The manual Habitat Theatre will offer guidelines to anybody who wishes to transform a territory into a stage. In light of the crisis of perception, this wish may transform into a need not only limited to theater practitioners, but to anybody who wants to reflect on our position toward nonhuman actors. This position can never be fully abstract but will have to remain specific to some degree, because we have to witness any territory as a dwelling place: it is not blank but already a specific habitat. Therefore, we will focus our investigation on a specific territory within the Entlebuch Biosphere Reservoir, Switzerland. We frame it: a cubic kilometer, one kilometer long and wide extended by the possibility to work half a kilometer up into the sky and half a kilometer down into the ground. We map it. But we cannot do this alone.
In a series of on-site workshops in 2022, we will gather local and international voices coming from various disciplines and fields of research. These workshops will evolve around the question of how to transform the territory into a stage, thus of how to map it, be, and collaborate with it. They will be supported by further conversations, research, and collaboration with experts from science and the arts. The final format of the prototype will incorporate several chapters: next to these workshops, which will help us to collect and examine experiences and knowledge, we are developing a performance in September 2022, as well as launching a digital manual available to everybody online. Workshops, live performance, and digital media will come together to shape this hybrid and manifold prototype so that it can be mediated locally and internationally to a broad audience. The coming together of its various formats will mirror the entangled complexities of its subject: the transformation of a territory into a stage.
Initiative for Applied Melancholy (Barbara Boss, Damiàn Dlaboha, Maximilian Grünewald, Mira Hirtz and Béla Rothenbühler) have found each other through mutual projects and their shared aim to develop a theatre of the anthropocene in their fight against the crises of humankind with the means of performative arts.

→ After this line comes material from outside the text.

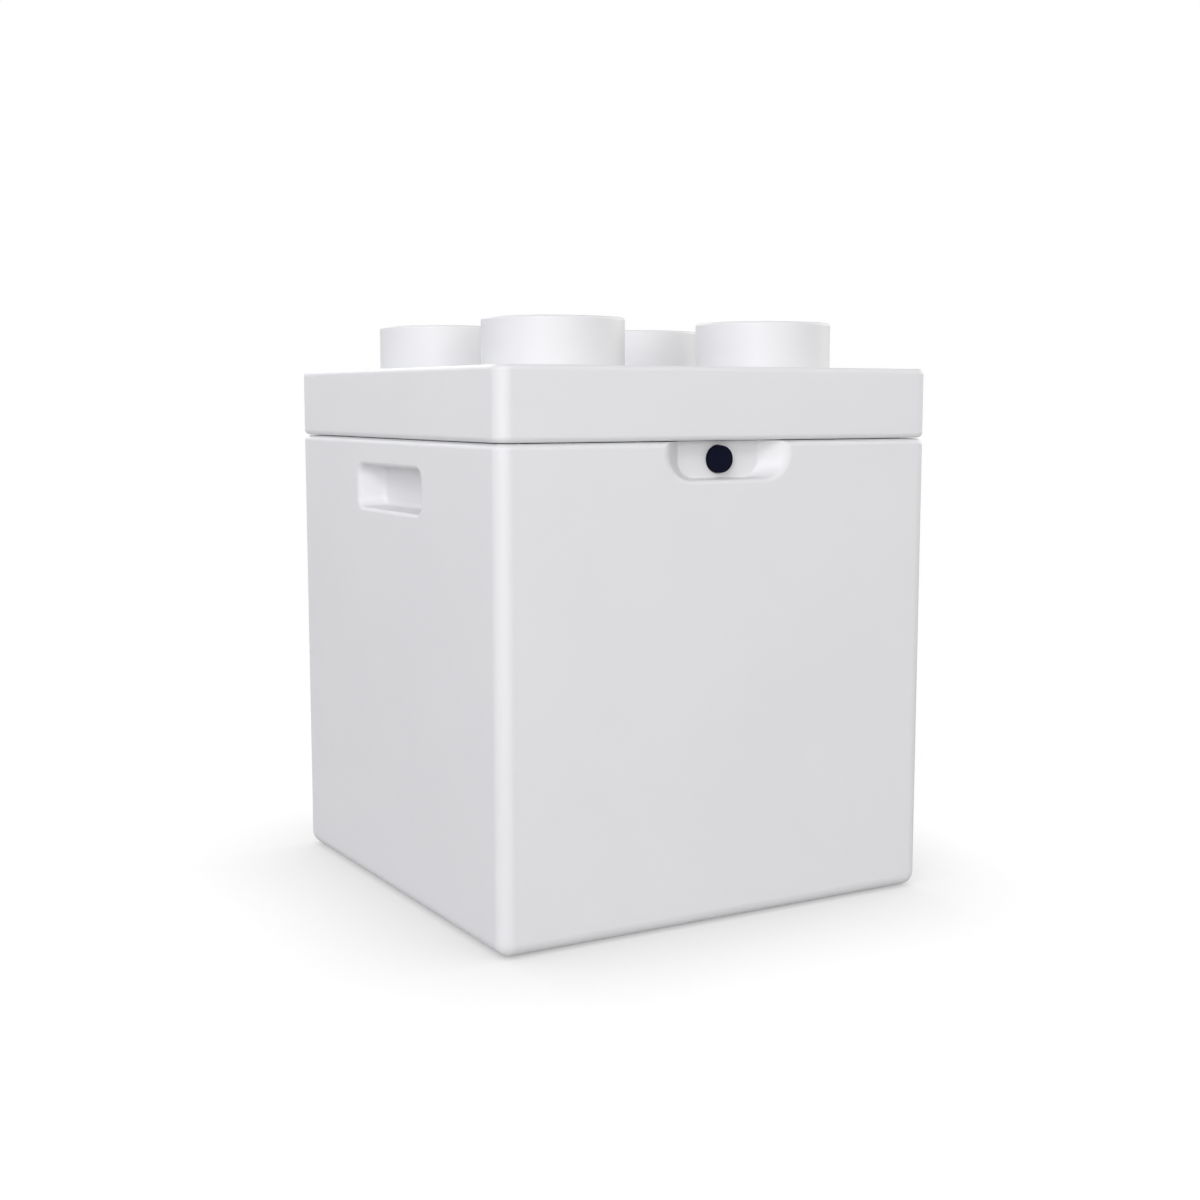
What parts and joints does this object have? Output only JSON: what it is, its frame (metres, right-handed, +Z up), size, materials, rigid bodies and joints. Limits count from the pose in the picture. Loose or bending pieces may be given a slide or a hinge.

How do we outlive crises? Barbara Boss (*1990) grew up in the alpine mountain resort of Grindelwald and has been living and working in Bern since 2008. She has a BA in Theatre Studies and English Literature and took a detour in Classical Philology at the University of Berne. She works as a production manager for the independent theatre scene in Berne and Switzerland. Often being at the very heart of conflict and emergencies, she thrives to live through catastrophe by joining forces with all entities, bringing together a multitude of cognitions, abilities and natures. In 2018, she foreshadowed the crises of the 2020ies in the 3-hour long performance Triptychon, together with her former collective Faust Gottes, Vetter Fetter & Oma Hommage and 100 actors, singers and musicians at Tojo Theatre Bern and Kleintheater Luzern.
How to make the catastrophe perceptible? Damiàn Dlaboha (*1991) is a stage director from Luzern, Switzerland. With Ad Nauseam (2020), he approached the climate crisis in a play by Anna Sutter. Experimenting with different kinds of interdisciplinary theatre and performance aesthetics, Dlaboha has created political pieces on stages and in atypical spaces. Studying at the Zurich University of the Arts (ZHdK), he was confronted with different mediums and working methods early on. As part of the theatre collective Fetter Vetter & Oma Hommage based in Luzern, he strives to push boundaries both in the way topics are being approached and in the democratising of the processes. For Dlaboha, the audience should not just watch, but experience theatre. The more complex the subject, the more exciting the challenge to make it comprehensible for a broad spectrum of audience.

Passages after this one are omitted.